REQUIREMENTS. Copy every line, exactly and only, from the line containing "Continue the three.js" to the line containing "left, v(41.5, 19.6, 0)), silver);", both lines included.

RECORDS TO USE.
▬▬▬▬▬▬▬▬▬▬

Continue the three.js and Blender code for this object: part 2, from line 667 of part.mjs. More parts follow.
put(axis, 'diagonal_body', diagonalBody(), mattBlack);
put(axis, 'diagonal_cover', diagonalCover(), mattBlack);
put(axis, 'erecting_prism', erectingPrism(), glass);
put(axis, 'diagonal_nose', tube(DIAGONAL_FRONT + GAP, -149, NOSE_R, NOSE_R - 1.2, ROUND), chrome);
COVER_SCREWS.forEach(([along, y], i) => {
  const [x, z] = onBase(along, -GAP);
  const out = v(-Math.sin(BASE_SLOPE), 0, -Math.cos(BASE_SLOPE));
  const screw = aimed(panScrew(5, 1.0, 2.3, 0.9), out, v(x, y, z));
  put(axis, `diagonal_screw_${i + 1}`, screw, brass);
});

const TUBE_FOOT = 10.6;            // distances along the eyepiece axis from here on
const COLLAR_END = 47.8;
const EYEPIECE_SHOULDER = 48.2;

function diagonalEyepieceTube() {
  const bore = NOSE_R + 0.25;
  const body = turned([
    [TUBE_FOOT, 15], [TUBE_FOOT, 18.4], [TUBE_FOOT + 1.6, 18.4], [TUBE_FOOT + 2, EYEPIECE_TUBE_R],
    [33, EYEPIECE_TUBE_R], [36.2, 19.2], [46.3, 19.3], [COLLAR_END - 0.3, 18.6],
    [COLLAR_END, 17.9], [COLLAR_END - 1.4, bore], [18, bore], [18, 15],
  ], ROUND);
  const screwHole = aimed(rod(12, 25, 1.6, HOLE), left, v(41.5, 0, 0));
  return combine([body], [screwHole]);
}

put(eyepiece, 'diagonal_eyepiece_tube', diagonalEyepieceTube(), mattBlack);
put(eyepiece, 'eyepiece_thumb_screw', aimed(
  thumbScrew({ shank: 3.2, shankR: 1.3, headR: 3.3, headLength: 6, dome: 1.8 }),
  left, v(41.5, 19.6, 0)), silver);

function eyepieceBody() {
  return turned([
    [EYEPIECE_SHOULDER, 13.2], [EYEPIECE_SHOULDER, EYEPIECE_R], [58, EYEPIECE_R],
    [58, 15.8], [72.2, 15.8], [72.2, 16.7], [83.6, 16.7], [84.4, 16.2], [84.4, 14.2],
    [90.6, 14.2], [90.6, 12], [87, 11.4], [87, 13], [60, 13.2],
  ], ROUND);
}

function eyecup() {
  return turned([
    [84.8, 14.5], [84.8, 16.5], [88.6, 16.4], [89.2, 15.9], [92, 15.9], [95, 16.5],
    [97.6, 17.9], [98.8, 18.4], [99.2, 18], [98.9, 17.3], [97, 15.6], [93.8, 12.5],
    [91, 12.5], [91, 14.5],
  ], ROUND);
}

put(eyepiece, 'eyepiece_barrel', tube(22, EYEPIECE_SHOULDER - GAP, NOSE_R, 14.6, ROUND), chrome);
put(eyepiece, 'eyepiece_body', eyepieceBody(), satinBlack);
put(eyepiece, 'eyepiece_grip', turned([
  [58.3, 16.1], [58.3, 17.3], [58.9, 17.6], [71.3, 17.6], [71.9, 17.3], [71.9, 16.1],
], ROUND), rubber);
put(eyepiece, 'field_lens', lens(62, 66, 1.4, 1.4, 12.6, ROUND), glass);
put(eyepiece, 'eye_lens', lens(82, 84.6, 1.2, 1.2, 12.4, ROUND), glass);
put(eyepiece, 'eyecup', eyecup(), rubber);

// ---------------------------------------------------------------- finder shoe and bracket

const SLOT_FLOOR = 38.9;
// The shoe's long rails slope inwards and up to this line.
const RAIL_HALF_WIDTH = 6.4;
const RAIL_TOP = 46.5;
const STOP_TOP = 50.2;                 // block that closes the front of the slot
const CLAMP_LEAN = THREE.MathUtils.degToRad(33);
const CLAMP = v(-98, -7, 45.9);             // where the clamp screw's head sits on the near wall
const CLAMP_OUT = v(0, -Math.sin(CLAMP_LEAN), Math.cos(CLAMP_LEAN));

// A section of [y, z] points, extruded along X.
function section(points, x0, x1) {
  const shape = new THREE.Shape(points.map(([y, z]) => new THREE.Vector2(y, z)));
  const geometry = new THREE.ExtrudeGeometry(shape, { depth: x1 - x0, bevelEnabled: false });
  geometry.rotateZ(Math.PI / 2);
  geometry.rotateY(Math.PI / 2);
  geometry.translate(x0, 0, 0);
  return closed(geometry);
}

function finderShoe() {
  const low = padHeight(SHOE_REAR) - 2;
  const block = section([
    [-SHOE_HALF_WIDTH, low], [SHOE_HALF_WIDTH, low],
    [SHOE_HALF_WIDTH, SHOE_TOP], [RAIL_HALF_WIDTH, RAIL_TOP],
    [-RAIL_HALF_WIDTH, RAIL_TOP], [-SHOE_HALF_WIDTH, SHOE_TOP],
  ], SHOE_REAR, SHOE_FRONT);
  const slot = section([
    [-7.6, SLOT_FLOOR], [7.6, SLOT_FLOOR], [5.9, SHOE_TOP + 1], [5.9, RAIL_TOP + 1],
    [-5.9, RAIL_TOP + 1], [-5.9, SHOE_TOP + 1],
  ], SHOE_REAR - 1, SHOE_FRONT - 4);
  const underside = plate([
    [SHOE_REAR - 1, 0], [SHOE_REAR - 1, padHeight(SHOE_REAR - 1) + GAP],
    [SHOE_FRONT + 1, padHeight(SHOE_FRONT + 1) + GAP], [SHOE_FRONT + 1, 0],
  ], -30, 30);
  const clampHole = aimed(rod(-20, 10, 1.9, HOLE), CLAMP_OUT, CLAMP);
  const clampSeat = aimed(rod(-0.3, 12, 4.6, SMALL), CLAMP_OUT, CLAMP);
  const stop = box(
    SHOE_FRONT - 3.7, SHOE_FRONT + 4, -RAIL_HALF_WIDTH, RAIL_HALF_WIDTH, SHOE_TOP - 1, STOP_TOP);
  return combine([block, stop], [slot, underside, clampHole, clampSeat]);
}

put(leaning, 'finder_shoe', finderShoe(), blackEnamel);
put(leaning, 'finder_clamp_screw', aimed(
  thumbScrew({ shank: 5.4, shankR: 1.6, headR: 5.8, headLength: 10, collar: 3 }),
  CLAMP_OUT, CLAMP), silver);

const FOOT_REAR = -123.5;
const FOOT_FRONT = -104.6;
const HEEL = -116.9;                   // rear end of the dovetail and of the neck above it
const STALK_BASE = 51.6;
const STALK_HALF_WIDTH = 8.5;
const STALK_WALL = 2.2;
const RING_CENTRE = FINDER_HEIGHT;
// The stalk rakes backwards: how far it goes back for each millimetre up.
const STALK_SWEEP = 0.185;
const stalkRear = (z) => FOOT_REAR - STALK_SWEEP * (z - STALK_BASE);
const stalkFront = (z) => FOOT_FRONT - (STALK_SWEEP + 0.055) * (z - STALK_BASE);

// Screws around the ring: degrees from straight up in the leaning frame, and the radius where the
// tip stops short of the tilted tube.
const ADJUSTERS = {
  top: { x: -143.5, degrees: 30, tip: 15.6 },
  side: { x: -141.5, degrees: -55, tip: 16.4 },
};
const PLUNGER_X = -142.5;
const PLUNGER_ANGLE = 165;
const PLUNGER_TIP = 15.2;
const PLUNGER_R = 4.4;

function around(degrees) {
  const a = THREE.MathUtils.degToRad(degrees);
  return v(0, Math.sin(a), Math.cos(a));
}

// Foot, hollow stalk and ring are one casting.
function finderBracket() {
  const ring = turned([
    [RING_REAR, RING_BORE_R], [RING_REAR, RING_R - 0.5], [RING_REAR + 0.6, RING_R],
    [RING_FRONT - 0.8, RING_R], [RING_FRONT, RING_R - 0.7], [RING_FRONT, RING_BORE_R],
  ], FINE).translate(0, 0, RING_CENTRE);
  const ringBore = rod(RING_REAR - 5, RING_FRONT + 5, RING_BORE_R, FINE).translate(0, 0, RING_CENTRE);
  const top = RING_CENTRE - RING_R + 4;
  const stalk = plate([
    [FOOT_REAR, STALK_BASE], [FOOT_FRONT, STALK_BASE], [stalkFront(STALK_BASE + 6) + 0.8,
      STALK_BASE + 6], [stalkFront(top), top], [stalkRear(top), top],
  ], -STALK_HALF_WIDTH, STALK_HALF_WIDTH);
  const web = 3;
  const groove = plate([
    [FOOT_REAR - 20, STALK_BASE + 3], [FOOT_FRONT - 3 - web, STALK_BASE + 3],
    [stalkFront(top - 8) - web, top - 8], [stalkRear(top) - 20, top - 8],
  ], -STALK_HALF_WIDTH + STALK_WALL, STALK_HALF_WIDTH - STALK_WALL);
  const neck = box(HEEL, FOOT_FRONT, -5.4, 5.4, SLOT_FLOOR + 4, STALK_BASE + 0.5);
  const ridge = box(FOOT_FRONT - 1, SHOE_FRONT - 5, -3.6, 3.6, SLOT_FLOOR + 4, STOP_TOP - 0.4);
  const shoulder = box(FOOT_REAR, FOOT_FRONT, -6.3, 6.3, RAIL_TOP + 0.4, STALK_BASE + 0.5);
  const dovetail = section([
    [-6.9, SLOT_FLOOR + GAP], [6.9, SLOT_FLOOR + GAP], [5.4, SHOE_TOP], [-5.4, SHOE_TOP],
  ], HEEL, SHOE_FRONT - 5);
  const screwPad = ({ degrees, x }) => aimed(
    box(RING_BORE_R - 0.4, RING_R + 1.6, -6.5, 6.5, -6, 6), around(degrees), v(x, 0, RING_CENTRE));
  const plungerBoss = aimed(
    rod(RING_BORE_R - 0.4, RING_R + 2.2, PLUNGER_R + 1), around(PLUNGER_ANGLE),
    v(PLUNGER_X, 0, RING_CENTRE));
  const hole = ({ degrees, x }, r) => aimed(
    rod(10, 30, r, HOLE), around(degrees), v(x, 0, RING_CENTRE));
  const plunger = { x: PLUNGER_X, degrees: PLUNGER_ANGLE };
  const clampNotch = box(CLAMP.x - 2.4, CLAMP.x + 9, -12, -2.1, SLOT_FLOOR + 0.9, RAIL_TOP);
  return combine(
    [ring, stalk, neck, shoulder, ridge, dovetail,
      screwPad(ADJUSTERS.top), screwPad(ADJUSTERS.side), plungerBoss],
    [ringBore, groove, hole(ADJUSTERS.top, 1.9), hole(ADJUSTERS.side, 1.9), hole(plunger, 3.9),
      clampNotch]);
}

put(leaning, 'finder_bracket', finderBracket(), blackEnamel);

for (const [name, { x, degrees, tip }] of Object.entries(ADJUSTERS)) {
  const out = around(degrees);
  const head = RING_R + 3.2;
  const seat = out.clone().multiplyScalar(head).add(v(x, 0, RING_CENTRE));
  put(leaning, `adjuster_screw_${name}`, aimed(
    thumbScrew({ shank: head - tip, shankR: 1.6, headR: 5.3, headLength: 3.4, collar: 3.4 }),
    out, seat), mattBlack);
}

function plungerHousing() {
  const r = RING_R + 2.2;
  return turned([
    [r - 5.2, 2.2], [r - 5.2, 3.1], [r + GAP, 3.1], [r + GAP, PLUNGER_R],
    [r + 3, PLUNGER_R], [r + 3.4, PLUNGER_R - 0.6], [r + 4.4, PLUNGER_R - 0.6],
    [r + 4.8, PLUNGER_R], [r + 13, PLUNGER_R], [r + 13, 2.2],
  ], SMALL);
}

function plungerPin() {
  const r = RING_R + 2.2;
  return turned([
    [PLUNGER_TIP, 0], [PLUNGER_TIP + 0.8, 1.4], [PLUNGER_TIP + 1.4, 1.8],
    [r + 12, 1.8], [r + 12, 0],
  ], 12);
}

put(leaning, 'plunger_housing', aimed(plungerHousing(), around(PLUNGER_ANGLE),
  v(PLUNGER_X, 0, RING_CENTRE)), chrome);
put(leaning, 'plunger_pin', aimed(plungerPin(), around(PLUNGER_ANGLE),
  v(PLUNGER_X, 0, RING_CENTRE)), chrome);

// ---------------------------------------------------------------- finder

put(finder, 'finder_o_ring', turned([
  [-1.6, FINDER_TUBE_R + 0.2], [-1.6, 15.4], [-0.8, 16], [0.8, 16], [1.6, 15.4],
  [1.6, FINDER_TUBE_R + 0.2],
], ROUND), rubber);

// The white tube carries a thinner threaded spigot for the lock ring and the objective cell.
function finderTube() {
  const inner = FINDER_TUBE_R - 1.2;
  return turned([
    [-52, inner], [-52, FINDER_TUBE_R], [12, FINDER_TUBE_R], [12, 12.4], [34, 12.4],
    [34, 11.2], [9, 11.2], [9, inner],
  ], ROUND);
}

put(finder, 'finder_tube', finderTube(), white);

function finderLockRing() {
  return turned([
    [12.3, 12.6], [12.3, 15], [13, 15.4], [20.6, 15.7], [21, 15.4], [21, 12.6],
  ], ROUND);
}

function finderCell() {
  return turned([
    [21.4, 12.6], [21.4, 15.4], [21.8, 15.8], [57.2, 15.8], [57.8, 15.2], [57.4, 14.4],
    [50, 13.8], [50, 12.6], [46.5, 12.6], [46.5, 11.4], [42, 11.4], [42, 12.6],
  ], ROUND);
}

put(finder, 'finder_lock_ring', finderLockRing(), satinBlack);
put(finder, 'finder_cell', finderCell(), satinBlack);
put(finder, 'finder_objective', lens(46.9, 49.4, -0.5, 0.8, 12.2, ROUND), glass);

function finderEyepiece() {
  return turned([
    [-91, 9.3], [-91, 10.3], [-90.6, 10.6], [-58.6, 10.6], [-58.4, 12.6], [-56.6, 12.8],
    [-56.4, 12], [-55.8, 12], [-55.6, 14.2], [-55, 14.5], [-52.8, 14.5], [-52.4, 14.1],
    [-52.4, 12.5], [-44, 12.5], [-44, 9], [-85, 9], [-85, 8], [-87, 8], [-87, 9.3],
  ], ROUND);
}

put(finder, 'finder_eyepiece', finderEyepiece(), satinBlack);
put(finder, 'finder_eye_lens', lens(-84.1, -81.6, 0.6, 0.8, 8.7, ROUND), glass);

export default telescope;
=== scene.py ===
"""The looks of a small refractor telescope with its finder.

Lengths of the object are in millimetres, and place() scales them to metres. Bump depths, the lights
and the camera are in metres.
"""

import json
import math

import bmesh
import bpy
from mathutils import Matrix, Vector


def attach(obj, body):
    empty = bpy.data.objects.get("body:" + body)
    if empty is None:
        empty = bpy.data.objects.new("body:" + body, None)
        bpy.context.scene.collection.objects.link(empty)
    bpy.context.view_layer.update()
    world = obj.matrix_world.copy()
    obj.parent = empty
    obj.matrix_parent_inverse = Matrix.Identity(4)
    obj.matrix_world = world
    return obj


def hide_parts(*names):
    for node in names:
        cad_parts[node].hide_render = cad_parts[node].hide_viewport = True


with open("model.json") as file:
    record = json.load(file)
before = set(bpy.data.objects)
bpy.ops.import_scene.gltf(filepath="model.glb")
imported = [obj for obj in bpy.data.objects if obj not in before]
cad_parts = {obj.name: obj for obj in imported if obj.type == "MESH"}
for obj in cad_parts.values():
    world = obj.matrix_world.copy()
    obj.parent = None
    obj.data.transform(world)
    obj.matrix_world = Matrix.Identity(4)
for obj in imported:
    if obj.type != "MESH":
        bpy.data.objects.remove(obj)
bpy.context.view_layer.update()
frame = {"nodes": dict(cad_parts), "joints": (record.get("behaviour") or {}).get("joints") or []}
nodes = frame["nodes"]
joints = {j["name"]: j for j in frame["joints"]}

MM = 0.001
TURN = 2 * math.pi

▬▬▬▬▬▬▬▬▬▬

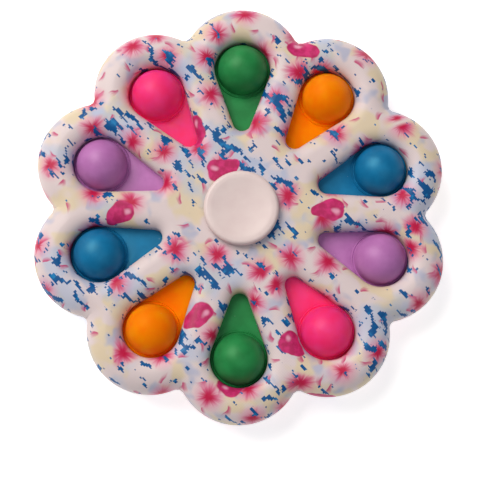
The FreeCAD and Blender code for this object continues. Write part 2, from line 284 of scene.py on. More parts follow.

▬▬▬▬▬▬▬▬▬▬

SOLUTION.
Continue the three.js and Blender code for this object: part 2, from line 667 of part.mjs. More parts follow.
put(axis, 'diagonal_body', diagonalBody(), mattBlack);
put(axis, 'diagonal_cover', diagonalCover(), mattBlack);
put(axis, 'erecting_prism', erectingPrism(), glass);
put(axis, 'diagonal_nose', tube(DIAGONAL_FRONT + GAP, -149, NOSE_R, NOSE_R - 1.2, ROUND), chrome);
COVER_SCREWS.forEach(([along, y], i) => {
  const [x, z] = onBase(along, -GAP);
  const out = v(-Math.sin(BASE_SLOPE), 0, -Math.cos(BASE_SLOPE));
  const screw = aimed(panScrew(5, 1.0, 2.3, 0.9), out, v(x, y, z));
  put(axis, `diagonal_screw_${i + 1}`, screw, brass);
});

const TUBE_FOOT = 10.6;            // distances along the eyepiece axis from here on
const COLLAR_END = 47.8;
const EYEPIECE_SHOULDER = 48.2;

function diagonalEyepieceTube() {
  const bore = NOSE_R + 0.25;
  const body = turned([
    [TUBE_FOOT, 15], [TUBE_FOOT, 18.4], [TUBE_FOOT + 1.6, 18.4], [TUBE_FOOT + 2, EYEPIECE_TUBE_R],
    [33, EYEPIECE_TUBE_R], [36.2, 19.2], [46.3, 19.3], [COLLAR_END - 0.3, 18.6],
    [COLLAR_END, 17.9], [COLLAR_END - 1.4, bore], [18, bore], [18, 15],
  ], ROUND);
  const screwHole = aimed(rod(12, 25, 1.6, HOLE), left, v(41.5, 0, 0));
  return combine([body], [screwHole]);
}

put(eyepiece, 'diagonal_eyepiece_tube', diagonalEyepieceTube(), mattBlack);
put(eyepiece, 'eyepiece_thumb_screw', aimed(
  thumbScrew({ shank: 3.2, shankR: 1.3, headR: 3.3, headLength: 6, dome: 1.8 }),
  left, v(41.5, 19.6, 0)), silver);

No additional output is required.